Die Stimmung unter deutschen Startups könnte kaum schlechter sein. Viele fürchten in der aktuellen Coronakrise um ihre Existenz – wegen wegbrechender Umsätze oder auch, weil Investoren immer vorsichtiger werden. Doch das ist nicht überall so. Dem deutschen Risikoinvestor Earlybird ist mitten in der Coronakrise ein Rekord-Exit gelungen: 2011 hat man in das junge Istanbuler Spieleunternehmen Peak Games investiert. Jetzt im Juni übernahm dann der schnell wachsende US-Spieleanbieter Zynga die türkische Firma für 1,8 Milliarden US-Dollar. Dem Investor Earlybird, der zuletzt rund 30 Prozent an dem Startup gehalten hatte, spült die Transaktion mehr als 520 Millionen Dollar in die Kasse. Ein Rekord für den Investor – und für den Markt insgesamt.

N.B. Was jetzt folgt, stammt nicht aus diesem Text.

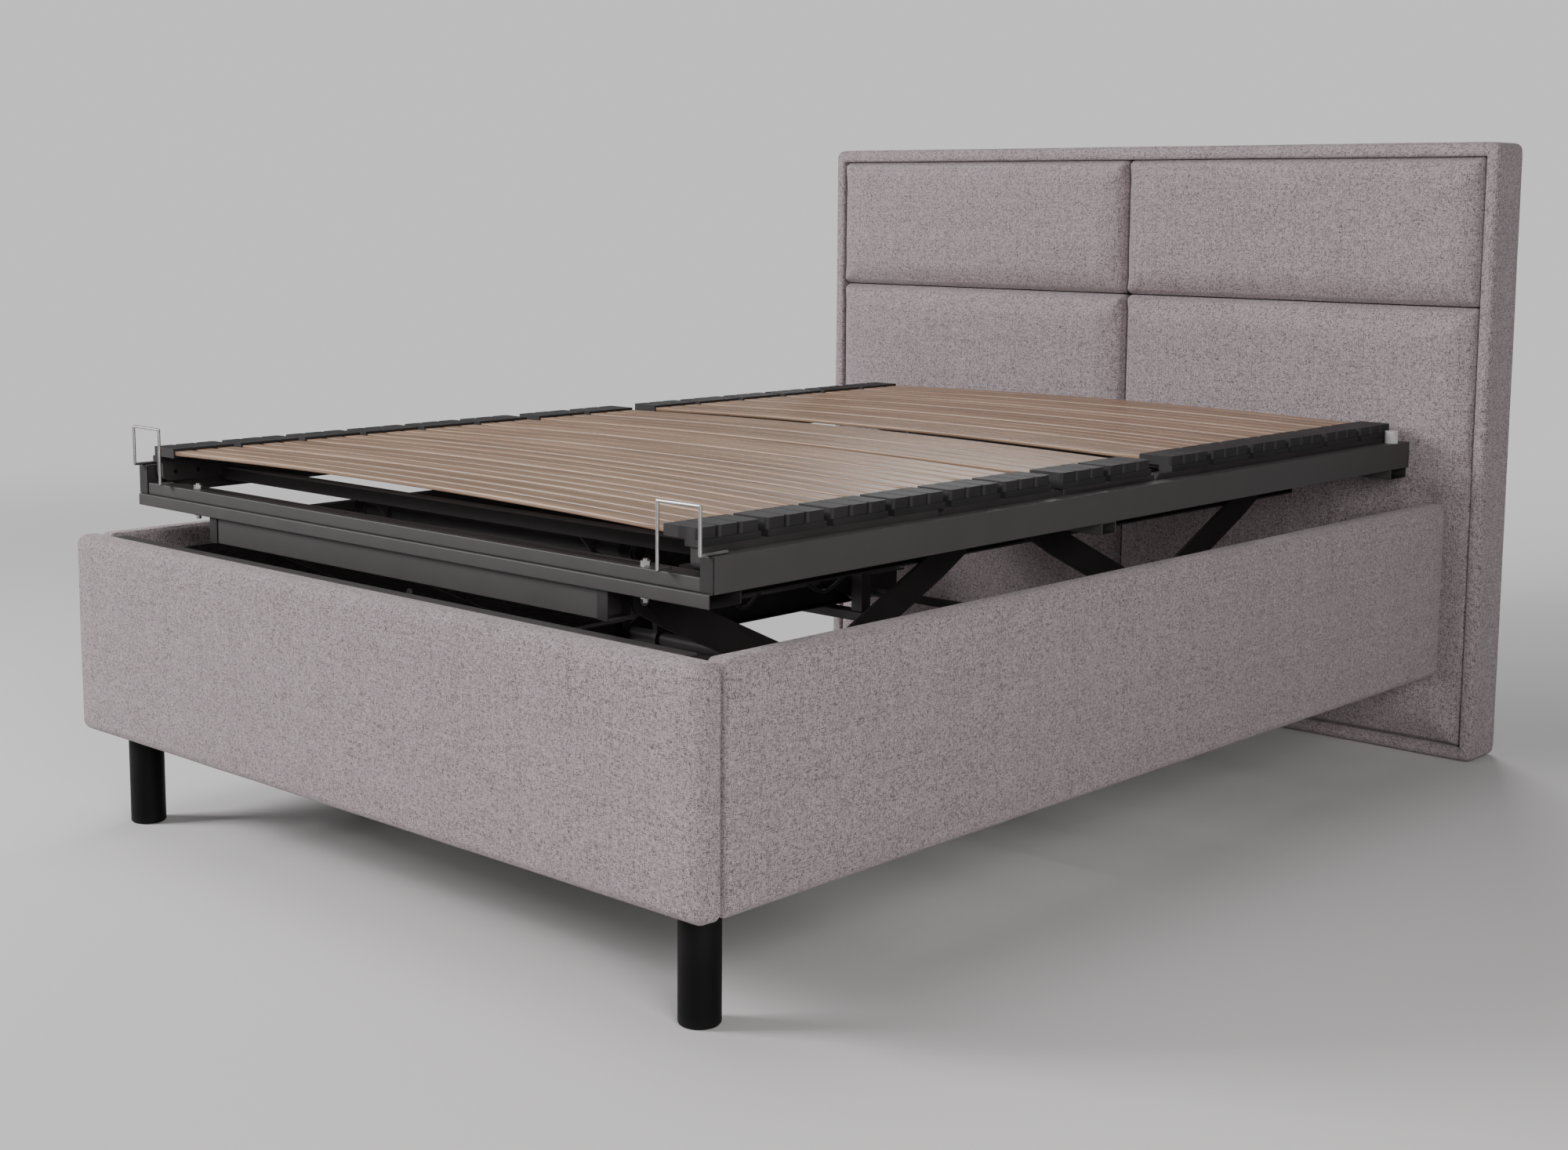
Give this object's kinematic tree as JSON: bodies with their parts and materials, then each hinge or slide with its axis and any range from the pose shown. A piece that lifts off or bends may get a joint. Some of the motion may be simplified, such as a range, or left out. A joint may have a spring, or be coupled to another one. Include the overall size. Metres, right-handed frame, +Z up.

Damit feiert Earlybird den größten Deal der Unternehmensgeschichte – mitten in der Coronakrise. „Grundsätzlich ist die Coronakrise eine besondere Krise“, stellt Changerider-Gast Hendrik Brandis mit Blick auf die aktuelle Situation fest, auch wenn man es beispielsweise mit der Finanz- oder auch mit der Dotcom-Krise vergleichen würde. „Erstmalig kennt diese Krise nicht nur Verlierer, sondern es gibt auch Gewinner.“ Diese seien natürlich vor allem auf der digitalen Seite zu finden, etwa die Distanzservices, selbstverständlich Amazon oder der Videodienstanbieter Zoom. Und zu den Gewinnern zähle auch der Health-Bereich. „Jetzt sind wir dankenswerter Weise genau in diese Bereiche, in digitale Industrien und Health-Startups, investiert. Insofern sind wir in Summe unseres Portfolios neutral oder eher positiv betroffen.“ Hinzu komme mit Peak Games, die, so Brandis, auch ein Profiteur dieser Krise sind, eine echte Leuchtturm-Transaktion.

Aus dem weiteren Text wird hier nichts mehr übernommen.